The young man still shouted into his phone. Shawn started to climb a marble-stepped staircase.

She said, “I heard. He was talking of an operation. Whatever that means. And he had no gun.”

“Trust me,” Shawn said, “he did. That's a thing I notice. Even with guys wearing sheets.” He paused on the first landing, rubbing the small of his back, breathing hard. “Stairs,” he said. “It'll get to you one day. Climbing these damn things. Remember where you heard it first.” He started moving again, more slowly. “You'd never guess I used to be a quarterback.”

“That's true,” she said. “I never would.”

On the third flight, Shawn paused again, holding the stair rail, looking down to the hall far below. “Something I read someplace—time you get to my age, your lung capacity's down to half what it was.” He started climbing again. “Which I now believe.”

She stopped, two stairs higher, looking back, laughing. “Should I give you a hand?”

“Get out of here.”

He climbed a little faster then, trying not to show his age, stopping at a door that had been kicked in, then patched with unpainted plywood. He knocked and waited. There was a sound as if someone inside the apartment were moving furniture. Eventually, the door was opened by a middle-aged man wearing crumpled khakis and an Afghan cap. He stepped backward a pace, about to speak, then changed his mind.

“Samir,” Shawn said. “Good morning. You don't remember me.”

The man glanced behind him, then looked down the hall. He said, “I do. Who is this?”

“Danielle Baptiste. A friend. Not police, not FBI, not intel. French American. Can we come in?”

Samir hesitated, then stood aside. The room was small and filled with too much furniture. Wooden-latticed windows—
mashrabiya
—filtered subaqueous light.

“Ahmed,” Samir said, introducing a black-bearded young man who sat alert on a torn leather couch, watching the visitors with interest. “Mr. Maguire, how can I help you?”

“D'you mind?” Shawn said. “I had some trouble recently.” He backed out the still-open entrance door, looking up and down the empty corridor.
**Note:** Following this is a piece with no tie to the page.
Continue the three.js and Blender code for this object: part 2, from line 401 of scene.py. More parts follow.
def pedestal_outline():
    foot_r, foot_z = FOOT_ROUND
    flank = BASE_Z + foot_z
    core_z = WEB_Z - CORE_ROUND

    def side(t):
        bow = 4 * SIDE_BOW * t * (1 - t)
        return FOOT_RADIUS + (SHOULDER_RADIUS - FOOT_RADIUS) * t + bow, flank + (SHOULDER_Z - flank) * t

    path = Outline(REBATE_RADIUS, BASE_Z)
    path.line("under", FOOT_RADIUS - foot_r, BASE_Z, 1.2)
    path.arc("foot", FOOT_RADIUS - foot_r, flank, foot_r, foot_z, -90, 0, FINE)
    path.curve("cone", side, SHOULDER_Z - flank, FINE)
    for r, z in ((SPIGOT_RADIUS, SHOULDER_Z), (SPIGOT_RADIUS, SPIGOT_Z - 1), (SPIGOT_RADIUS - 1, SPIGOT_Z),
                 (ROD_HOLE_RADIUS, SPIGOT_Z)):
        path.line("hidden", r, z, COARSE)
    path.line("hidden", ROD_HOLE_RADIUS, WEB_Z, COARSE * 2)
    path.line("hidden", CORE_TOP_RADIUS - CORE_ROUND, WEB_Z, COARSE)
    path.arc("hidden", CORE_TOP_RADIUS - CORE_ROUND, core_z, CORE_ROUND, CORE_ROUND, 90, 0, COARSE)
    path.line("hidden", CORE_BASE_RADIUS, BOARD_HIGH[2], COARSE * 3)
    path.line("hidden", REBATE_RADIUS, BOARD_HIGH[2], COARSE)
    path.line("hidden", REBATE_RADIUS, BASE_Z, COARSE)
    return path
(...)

He closed the door, crossed the overcrowded room, opened a door on the far side, and checked that the room beyond was empty. Then he sat on the unstuffed arm of the chair Danielle had taken.
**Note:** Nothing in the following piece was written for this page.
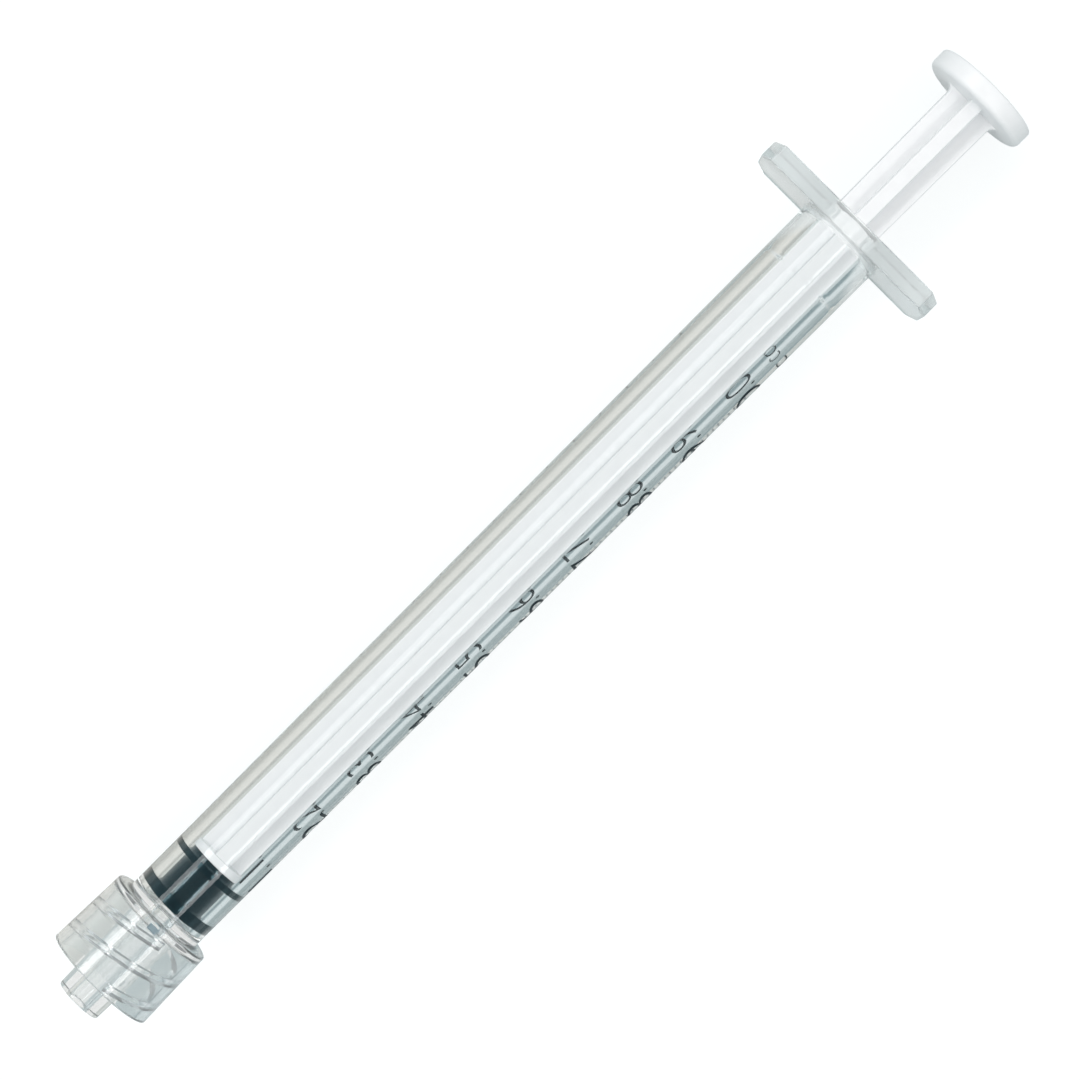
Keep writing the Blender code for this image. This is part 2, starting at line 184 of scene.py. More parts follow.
def added(operator, name, **settings):
    """Add a primitive with nothing else selected, and name it."""
    bpy.ops.object.select_all(action="DESELECT")
    operator(**settings)
    piece = bpy.context.active_object
    piece.name = name
    piece.data.name = name
    return piece


def edited(piece):
    """Go into edit mode on a piece with all of it selected."""
    alone(piece)
    bpy.ops.object.mode_set(mode="EDIT")
    bpy.ops.mesh.select_mode(type="VERT")
    bpy.ops.mesh.select_all(action="SELECT")


def picked(piece, test):
    """In edit mode, select the vertices whose place passes the test."""
    bpy.ops.mesh.select_all(action="DESELECT")
    bpy.ops.object.mode_set(mode="OBJECT")
    for vertex in piece.data.vertices:
        vertex.select = test(vertex.co)
    bpy.ops.object.mode_set(mode="EDIT")


def welded(piece):
    """In edit mode, close seams and poles, and turn all faces outwards."""
    bpy.ops.mesh.select_all(action="SELECT")
    bpy.ops.mesh.remove_doubles(threshold=WELD)
    bpy.ops.mesh.normals_make_consistent(inside=False)


def drawn(name, points):
    """Extrude one vertex along points (radius, height) in the plane Y = 0, and stay in edit mode."""
    piece = added(bpy.ops.mesh.primitive_plane_add, name, size=MM)
    edited(piece)
    bpy.ops.mesh.merge(type="CENTER")
    bpy.ops.transform.translate(value=(points[0][0], 0.0, points[0][1]))
    for (radius, height), (next_radius, next_height) in zip(points, points[1:]):
        step = (next_radius - radius, 0.0, next_height - height)
        bpy.ops.mesh.extrude_vertices_move(TRANSFORM_OT_translate={"value": step})
    return piece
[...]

Samir pushed a chair against the door.

Shawn said, “This lady's husband is Darius Osmani. Thirty-something Iranian, works in Europe.”

Danielle said, “Did.”

“Did work in Europe. We think now he's a frequent flyer, being held somewhere—somewhere in the city. Maybe by your people, Samir. Mukhabarat, I mean.”

“There is more than one.”

“Son, don't dick around. You know what I mean—Dairat al Mukhabarat. I'd guess, if we asked nicely, they'd say they were helping my people. Which, of course, they do.”

The two Egyptians exchanged glances.

“Enhanced interrogation,” Shawn said.

Someone tapped on the door. Samir opened it a crack. Shawn slipped the safety of his handgun, went to the door, and checked there was no one in sight. Samir returned to his seat. There was silence. Then Samir said, “I should tell you, sir, that I assisted you—your people, as you say—I assisted you in the past. But now, no more.”

Shawn considered that. “Okay. Tell me. What went wrong? Didn't we pay you?”

“The way you treat men of our faith is what went wrong,” said the young man on the couch, breaking in. “Here in Egypt. In Iraq. Afghanistan. Kashmir. Palestine. Chechnya. You expect that we should—we should simply accept this? We should stand by, we should help, while you”—he pointed at Samir—“and his people, you torture us? Kill us?”